Some of the unusual (on other platforms) hardware configurations might be of interest, like a low spec machine running a RAD with only extra FAST ram. Warm booting would be amazingly fast as would calling programs from RAD. This might be a good system to demo the awesome power of the dir utils (advanced and almost unique) that evolved on the Amiga. (Strangely, Amiga always had much more of its share of text readers as well. Other platforms used editors to read a file.)
Examples of original, low spec machines doing things that evolved years later, like playing Mp3s with a MasPlayer.
Pick a popular serial linked game and have that running on 2 machines.
Moving up to more expanded systems, an Amiga could be linked to the net. If an older browser is used, perhaps sites should be limited to compatible ones like Aminet, Wikipedia, etc.

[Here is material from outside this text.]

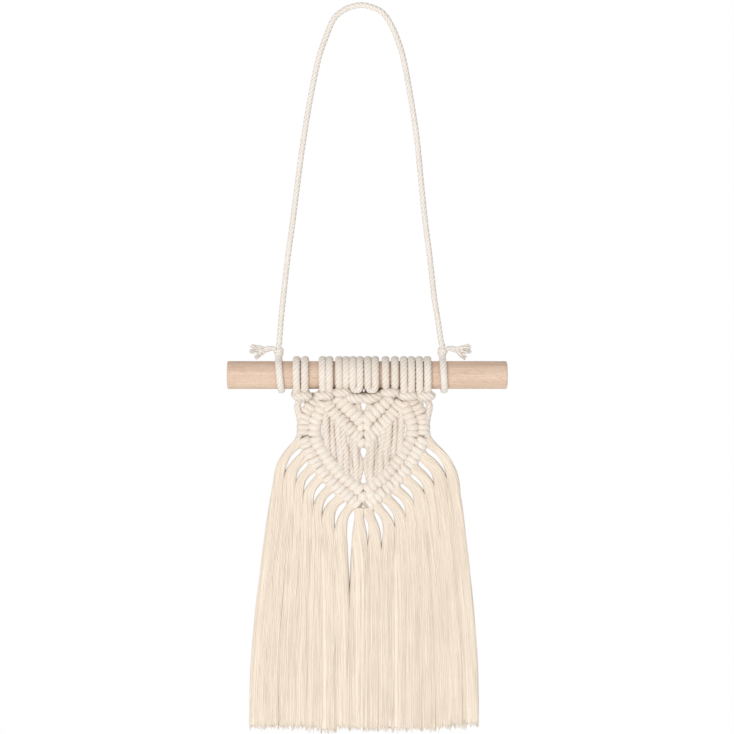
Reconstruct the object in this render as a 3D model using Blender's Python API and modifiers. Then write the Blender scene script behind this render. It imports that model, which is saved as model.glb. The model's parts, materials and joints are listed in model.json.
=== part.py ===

For those attendees who are unfamiliar with Amiga, it would be great to show off what is under the hood hardware and software wise. Those admired attributes of the OS (dynamically allocated ram disk, multitasking, logical and straight forward system organization, the way the cli AND workbench were tightly integrated (WB was not splashed on top of a DOS, they were 2 facets of the same powerful OS), the clever icon system, the very small size and responsiveness of the system (near realtime) etc.) could be demo'ed.
Much could be said of the Amiga's native sound abilities, not only great quality playback, but sampling as well. We made this (http://aminet.net/mods/smpl/VoiceOfAmiga.lha) in a matter of days with a DSS8+. (Shameless plug, :))
It would be excellent if an Amiga could be set up to run a presentation with sound and images of its own history, technology, features, etc in a long continuous loop, all unassisted by a user! An interactive presentation would be even better, if not harder to produce in the time allotted. Amiga was, after all, billed as the first multimedia platform!
My 2 cents.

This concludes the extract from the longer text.